----- RECORD EXTRACTS -----

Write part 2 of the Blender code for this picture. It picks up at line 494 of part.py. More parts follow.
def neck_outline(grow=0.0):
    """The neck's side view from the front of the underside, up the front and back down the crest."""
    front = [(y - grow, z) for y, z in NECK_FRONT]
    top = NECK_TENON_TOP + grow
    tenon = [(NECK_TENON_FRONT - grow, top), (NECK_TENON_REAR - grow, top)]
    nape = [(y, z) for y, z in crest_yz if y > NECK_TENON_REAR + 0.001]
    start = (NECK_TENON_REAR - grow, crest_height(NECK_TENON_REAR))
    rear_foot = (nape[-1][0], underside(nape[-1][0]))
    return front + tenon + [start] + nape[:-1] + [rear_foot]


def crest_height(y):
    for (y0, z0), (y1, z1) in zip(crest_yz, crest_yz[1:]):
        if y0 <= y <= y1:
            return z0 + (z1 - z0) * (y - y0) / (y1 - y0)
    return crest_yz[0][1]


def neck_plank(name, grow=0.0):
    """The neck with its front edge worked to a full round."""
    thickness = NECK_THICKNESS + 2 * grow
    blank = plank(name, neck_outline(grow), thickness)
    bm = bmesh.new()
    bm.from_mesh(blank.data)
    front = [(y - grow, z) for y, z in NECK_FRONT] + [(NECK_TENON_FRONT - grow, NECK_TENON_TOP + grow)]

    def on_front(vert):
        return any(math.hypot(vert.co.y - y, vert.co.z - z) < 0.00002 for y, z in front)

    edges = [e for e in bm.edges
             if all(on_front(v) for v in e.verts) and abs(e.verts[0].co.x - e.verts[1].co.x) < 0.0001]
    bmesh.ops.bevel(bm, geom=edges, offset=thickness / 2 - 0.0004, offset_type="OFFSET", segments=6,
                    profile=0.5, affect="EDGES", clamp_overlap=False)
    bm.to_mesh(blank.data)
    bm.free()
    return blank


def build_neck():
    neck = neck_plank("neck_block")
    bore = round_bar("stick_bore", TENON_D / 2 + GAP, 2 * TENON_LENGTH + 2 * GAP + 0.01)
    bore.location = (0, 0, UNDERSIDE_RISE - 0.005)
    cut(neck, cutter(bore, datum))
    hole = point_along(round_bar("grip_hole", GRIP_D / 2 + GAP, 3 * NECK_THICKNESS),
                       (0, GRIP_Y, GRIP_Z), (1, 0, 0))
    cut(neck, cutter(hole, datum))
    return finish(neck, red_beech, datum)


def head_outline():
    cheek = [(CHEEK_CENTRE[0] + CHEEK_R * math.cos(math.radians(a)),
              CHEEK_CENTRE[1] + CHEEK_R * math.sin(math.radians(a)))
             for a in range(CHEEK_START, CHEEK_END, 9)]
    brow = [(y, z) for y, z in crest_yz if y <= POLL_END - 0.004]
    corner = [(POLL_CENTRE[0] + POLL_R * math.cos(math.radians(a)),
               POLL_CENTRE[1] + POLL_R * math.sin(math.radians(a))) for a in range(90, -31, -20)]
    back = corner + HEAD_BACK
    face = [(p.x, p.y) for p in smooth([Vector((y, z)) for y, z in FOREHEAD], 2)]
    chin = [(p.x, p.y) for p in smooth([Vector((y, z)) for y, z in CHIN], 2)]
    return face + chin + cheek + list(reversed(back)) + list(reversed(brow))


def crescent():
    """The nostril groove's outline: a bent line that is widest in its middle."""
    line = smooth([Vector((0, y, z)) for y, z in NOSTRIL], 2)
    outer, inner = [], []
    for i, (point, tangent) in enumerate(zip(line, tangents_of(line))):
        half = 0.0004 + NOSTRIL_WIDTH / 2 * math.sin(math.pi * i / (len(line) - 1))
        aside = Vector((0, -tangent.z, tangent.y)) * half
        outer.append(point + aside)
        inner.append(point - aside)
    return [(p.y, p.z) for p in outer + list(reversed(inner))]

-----
----- RECORD EXTRACTS -----

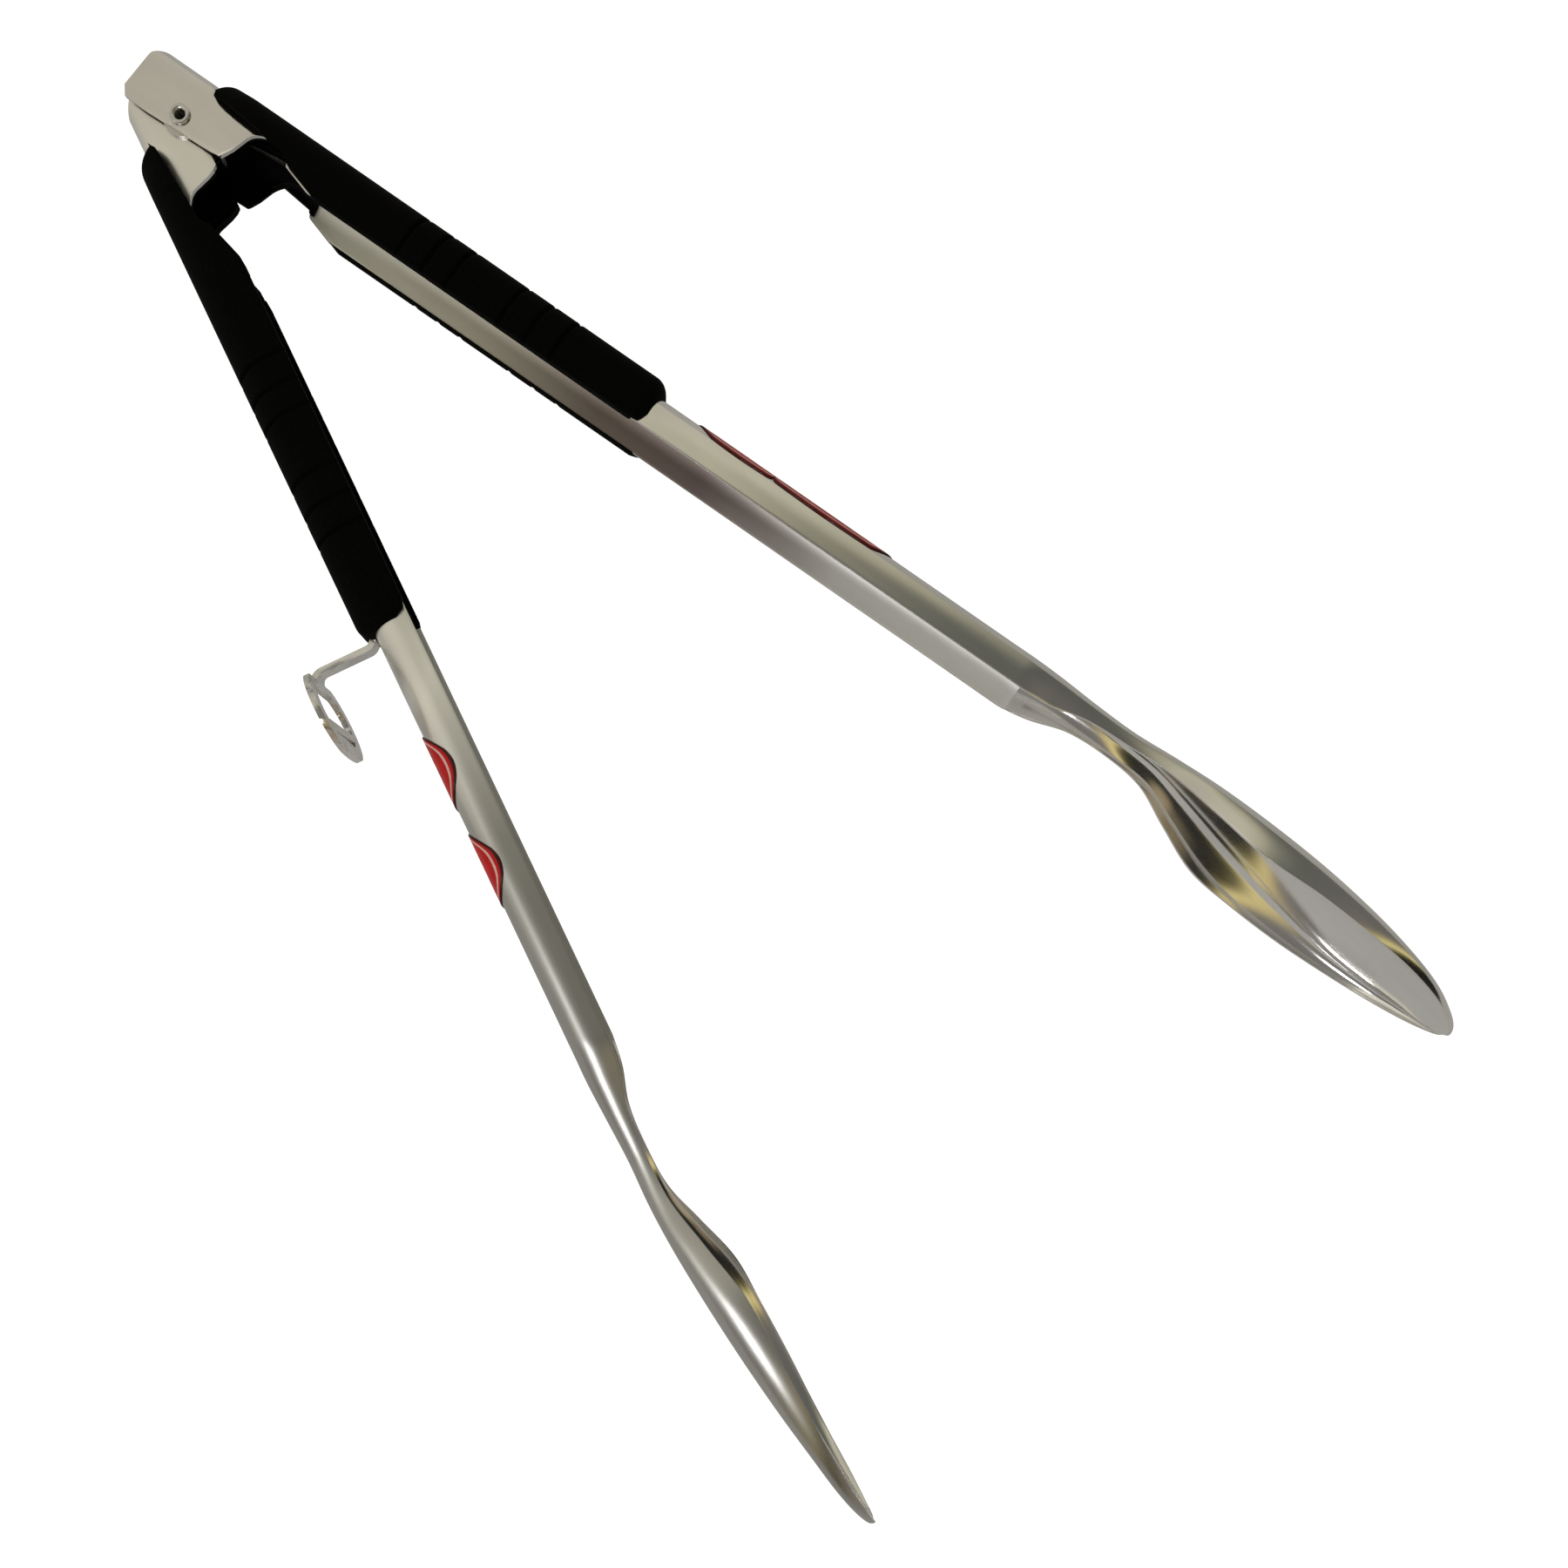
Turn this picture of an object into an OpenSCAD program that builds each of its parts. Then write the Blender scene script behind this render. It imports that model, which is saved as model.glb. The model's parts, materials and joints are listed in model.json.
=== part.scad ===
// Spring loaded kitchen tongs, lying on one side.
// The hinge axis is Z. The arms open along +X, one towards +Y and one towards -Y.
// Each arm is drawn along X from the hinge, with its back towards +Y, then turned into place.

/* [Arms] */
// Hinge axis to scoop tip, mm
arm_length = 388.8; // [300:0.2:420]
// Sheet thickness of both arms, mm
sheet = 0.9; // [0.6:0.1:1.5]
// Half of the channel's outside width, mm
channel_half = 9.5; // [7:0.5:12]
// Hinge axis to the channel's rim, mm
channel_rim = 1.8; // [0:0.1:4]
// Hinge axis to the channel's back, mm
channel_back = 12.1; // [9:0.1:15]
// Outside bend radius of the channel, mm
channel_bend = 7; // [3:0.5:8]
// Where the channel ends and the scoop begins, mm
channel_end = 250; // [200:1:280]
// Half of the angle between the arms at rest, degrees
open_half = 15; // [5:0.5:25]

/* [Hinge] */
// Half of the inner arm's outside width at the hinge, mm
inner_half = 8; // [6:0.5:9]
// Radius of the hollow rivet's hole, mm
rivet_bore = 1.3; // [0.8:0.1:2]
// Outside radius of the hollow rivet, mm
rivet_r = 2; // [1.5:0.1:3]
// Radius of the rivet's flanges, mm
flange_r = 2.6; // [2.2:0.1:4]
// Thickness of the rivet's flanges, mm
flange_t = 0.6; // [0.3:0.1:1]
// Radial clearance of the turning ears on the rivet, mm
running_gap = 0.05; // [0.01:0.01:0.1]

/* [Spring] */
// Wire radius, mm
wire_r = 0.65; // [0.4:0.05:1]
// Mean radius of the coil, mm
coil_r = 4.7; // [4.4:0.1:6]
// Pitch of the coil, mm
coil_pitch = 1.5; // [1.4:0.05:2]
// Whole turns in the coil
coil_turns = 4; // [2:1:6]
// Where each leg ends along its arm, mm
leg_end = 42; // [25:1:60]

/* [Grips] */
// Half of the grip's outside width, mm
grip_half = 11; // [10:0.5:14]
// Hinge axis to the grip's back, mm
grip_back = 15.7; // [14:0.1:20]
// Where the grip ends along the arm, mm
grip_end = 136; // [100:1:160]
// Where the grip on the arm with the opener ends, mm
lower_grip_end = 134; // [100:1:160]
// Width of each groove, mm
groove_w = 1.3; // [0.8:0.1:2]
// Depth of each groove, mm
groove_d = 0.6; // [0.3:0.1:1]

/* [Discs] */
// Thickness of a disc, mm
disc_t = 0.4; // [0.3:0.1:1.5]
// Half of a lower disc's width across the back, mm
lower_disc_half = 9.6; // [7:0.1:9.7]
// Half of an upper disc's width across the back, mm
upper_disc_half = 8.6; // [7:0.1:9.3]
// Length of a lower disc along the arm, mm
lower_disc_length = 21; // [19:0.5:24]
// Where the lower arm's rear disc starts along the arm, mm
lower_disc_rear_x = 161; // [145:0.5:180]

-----

= TASK REQUIREMENTS =
Output exactly those lines that lie from the line with "Turn this picture" through the line with "open_half = 15; // [5:0.5:25]", with both of those lines included.

= SOLUTION TO THE PROBLEM =
Turn this picture of an object into an OpenSCAD program that builds each of its parts. Then write the Blender scene script behind this render. It imports that model, which is saved as model.glb. The model's parts, materials and joints are listed in model.json.
=== part.scad ===
// Spring loaded kitchen tongs, lying on one side.
// The hinge axis is Z. The arms open along +X, one towards +Y and one towards -Y.
// Each arm is drawn along X from the hinge, with its back towards +Y, then turned into place.

/* [Arms] */
// Hinge axis to scoop tip, mm
arm_length = 388.8; // [300:0.2:420]
// Sheet thickness of both arms, mm
sheet = 0.9; // [0.6:0.1:1.5]
// Half of the channel's outside width, mm
channel_half = 9.5; // [7:0.5:12]
// Hinge axis to the channel's rim, mm
channel_rim = 1.8; // [0:0.1:4]
// Hinge axis to the channel's back, mm
channel_back = 12.1; // [9:0.1:15]
// Outside bend radius of the channel, mm
channel_bend = 7; // [3:0.5:8]
// Where the channel ends and the scoop begins, mm
channel_end = 250; // [200:1:280]
// Half of the angle between the arms at rest, degrees
open_half = 15; // [5:0.5:25]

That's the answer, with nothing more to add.